◆ GIVEN PROBLEM ◆
Reproduce the top of the data verbatim, through and including the line that contains "return a * a * (3 - 2 * a)".

(Modeling code records)
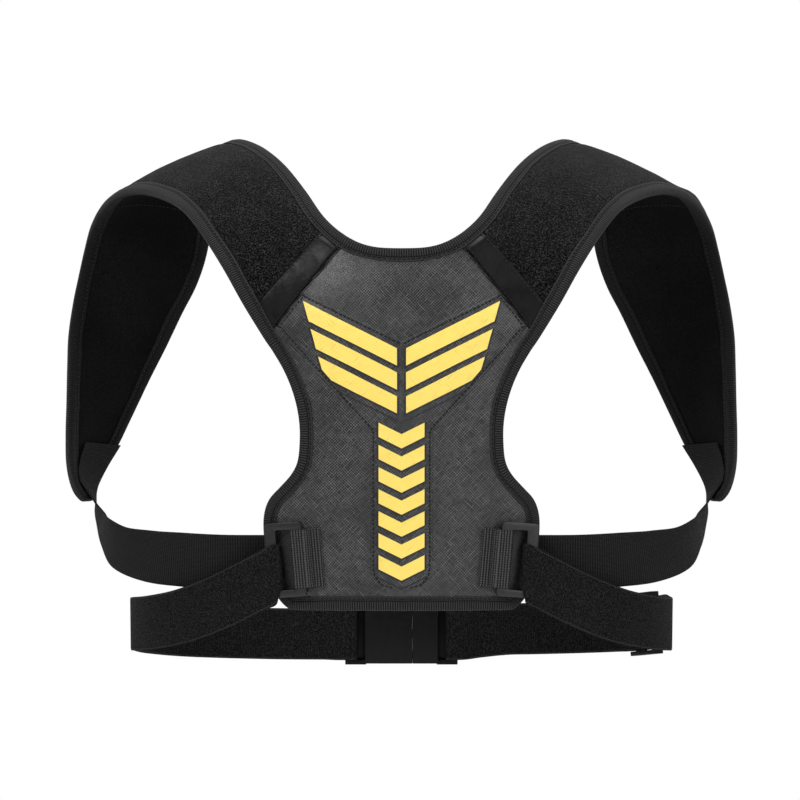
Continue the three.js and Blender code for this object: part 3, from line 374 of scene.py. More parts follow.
# The leather's hatch, the shade under the rings and the printed chevrons
HATCH_PITCH = 1.5
HATCH_LENGTH = 9.0
HATCH_WOBBLE = 5.0
RING_SHADE = dict(x=82.5, z=-288, half_width=6, half_height=22, fade=3, depth=0.75)
PRINT_SLOPE = 0.505
PRINT_SIDE = 63
PRINT_SIDE_LEVEL = -128
PRINT_SIDE_SLANT = 0.28
PRINT_MARGIN = 5
SPLIT_HALF = 3.2
WING_SEAM_FOOT = (25.2, -195)
WING_SEAM_SLOPE = 1.155
WING_BANDS = dict(top=-137.5, pitch=17, width=12.5, count=3)
COLUMN_BANDS = dict(top=-197, pitch=16, width=10.5, count=7)
COLUMN_HALF = 16.5
OUTLINE = 1.5
INK_EDGE = 0.25
YELLOW = (0.87, 0.655, 0.135)
YELLOW_SHADE = (0.76, 0.55, 0.10)
OUTLINE_COLOUR = (0.006, 0.006, 0.012)

# Stage, lamps and camera, in metres
FLOOR_HALF = 2.45
FLOOR_LEVEL = -0.75
FLOOR_TONES = [(0.86, 0.86, 0.86), (0.88, 0.88, 0.88)]
FLOOR_ROUGHNESS = 0.7
LAMP_AIM = (0, 0, -0.17)
LAMPS = [
    ("key", (-1.3, -2.0, 1.5), (1.0, 1.0), 42),
    ("fill", (1.7, -1.9, 0.7), (1.0, 1.4), 24),
    ("top", (0.0, 0.2, 1.9), (1.4, 1.2), 34),
    ("rim_left", (-1.6, 1.3, 0.6), (0.8, 1.4), 16),
    ("rim_right", (1.6, 1.3, 0.6), (0.8, 1.4), 16),
]
SIDE_LIGHT = 0.4
BACK_LIGHT = 1.0
BACK_LIGHT_FROM = (0.75, 0.93)
CAMERA_PLACE = (-0.0011, -2.71, -0.173)
CAMERA_LENS = 162.5
CAMERA_SENSOR = 36


def unit(a):
    return a / np.maximum(np.linalg.norm(a, axis=-1, keepdims=True), 1e-12)


def smooth(a):
    a = np.clip(a, 0, 1)
    return a * a * (3 - 2 * a)


def curve(rows, t, before=None):
    """A uniform Catmull-Rom curve through rows of numbers; t counts rows."""
    rows = np.asarray(rows, float)
    first = 2 * rows[0] - rows[1] if before is None else np.asarray(before, float)
    padded = np.vstack([first, rows, 2 * rows[-1] - rows[-2]])
    t = np.asarray(t, float)
    i = np.clip(np.floor(t).astype(int), 0, len(rows) - 2)
    f = (t - i)[..., None]
    p0, p1, p2, p3 = (padded[i + k] for k in range(4))
    b = p2 - p0
    c = 2 * p0 - 5 * p1 + 4 * p2 - p3
    d = 3 * p1 - p0 - 3 * p2 + p3
    return (2 * p1 + b * f + c * f * f + d * f**3) / 2


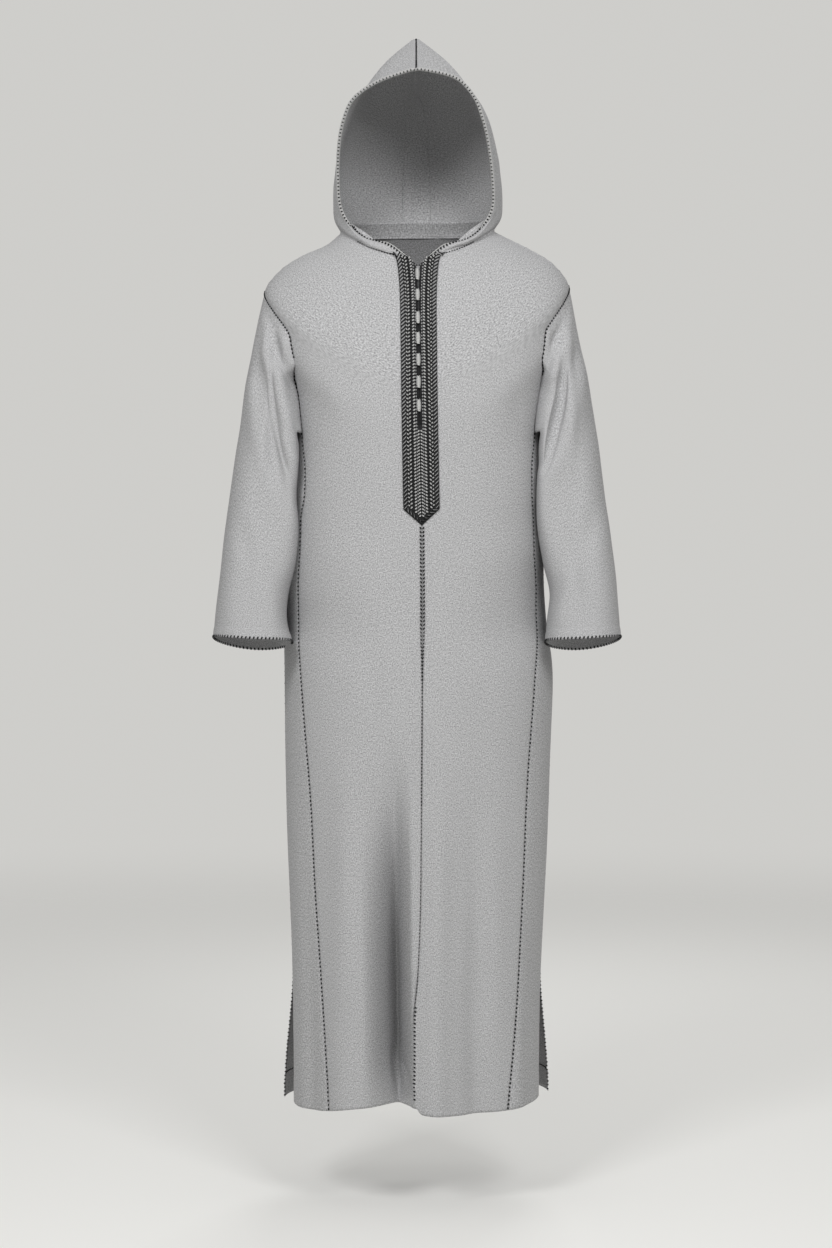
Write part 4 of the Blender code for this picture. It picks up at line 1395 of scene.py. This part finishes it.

◆ EXERCISE RESPONSE ◆
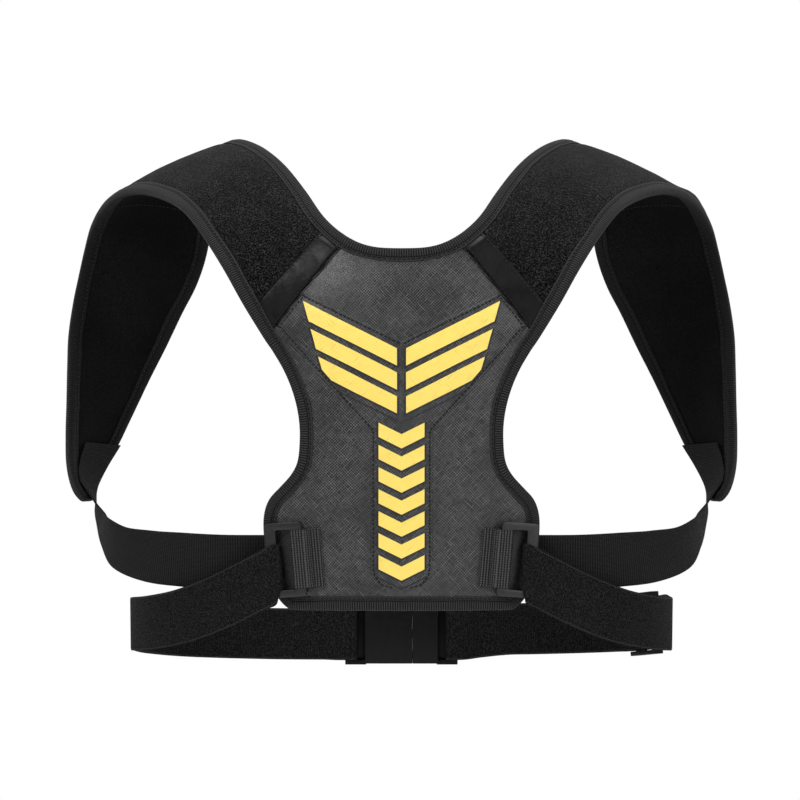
Continue the three.js and Blender code for this object: part 3, from line 374 of scene.py. More parts follow.
# The leather's hatch, the shade under the rings and the printed chevrons
HATCH_PITCH = 1.5
HATCH_LENGTH = 9.0
HATCH_WOBBLE = 5.0
RING_SHADE = dict(x=82.5, z=-288, half_width=6, half_height=22, fade=3, depth=0.75)
PRINT_SLOPE = 0.505
PRINT_SIDE = 63
PRINT_SIDE_LEVEL = -128
PRINT_SIDE_SLANT = 0.28
PRINT_MARGIN = 5
SPLIT_HALF = 3.2
WING_SEAM_FOOT = (25.2, -195)
WING_SEAM_SLOPE = 1.155
WING_BANDS = dict(top=-137.5, pitch=17, width=12.5, count=3)
COLUMN_BANDS = dict(top=-197, pitch=16, width=10.5, count=7)
COLUMN_HALF = 16.5
OUTLINE = 1.5
INK_EDGE = 0.25
YELLOW = (0.87, 0.655, 0.135)
YELLOW_SHADE = (0.76, 0.55, 0.10)
OUTLINE_COLOUR = (0.006, 0.006, 0.012)

# Stage, lamps and camera, in metres
FLOOR_HALF = 2.45
FLOOR_LEVEL = -0.75
FLOOR_TONES = [(0.86, 0.86, 0.86), (0.88, 0.88, 0.88)]
FLOOR_ROUGHNESS = 0.7
LAMP_AIM = (0, 0, -0.17)
LAMPS = [
    ("key", (-1.3, -2.0, 1.5), (1.0, 1.0), 42),
    ("fill", (1.7, -1.9, 0.7), (1.0, 1.4), 24),
    ("top", (0.0, 0.2, 1.9), (1.4, 1.2), 34),
    ("rim_left", (-1.6, 1.3, 0.6), (0.8, 1.4), 16),
    ("rim_right", (1.6, 1.3, 0.6), (0.8, 1.4), 16),
]
SIDE_LIGHT = 0.4
BACK_LIGHT = 1.0
BACK_LIGHT_FROM = (0.75, 0.93)
CAMERA_PLACE = (-0.0011, -2.71, -0.173)
CAMERA_LENS = 162.5
CAMERA_SENSOR = 36


def unit(a):
    return a / np.maximum(np.linalg.norm(a, axis=-1, keepdims=True), 1e-12)


def smooth(a):
    a = np.clip(a, 0, 1)
    return a * a * (3 - 2 * a)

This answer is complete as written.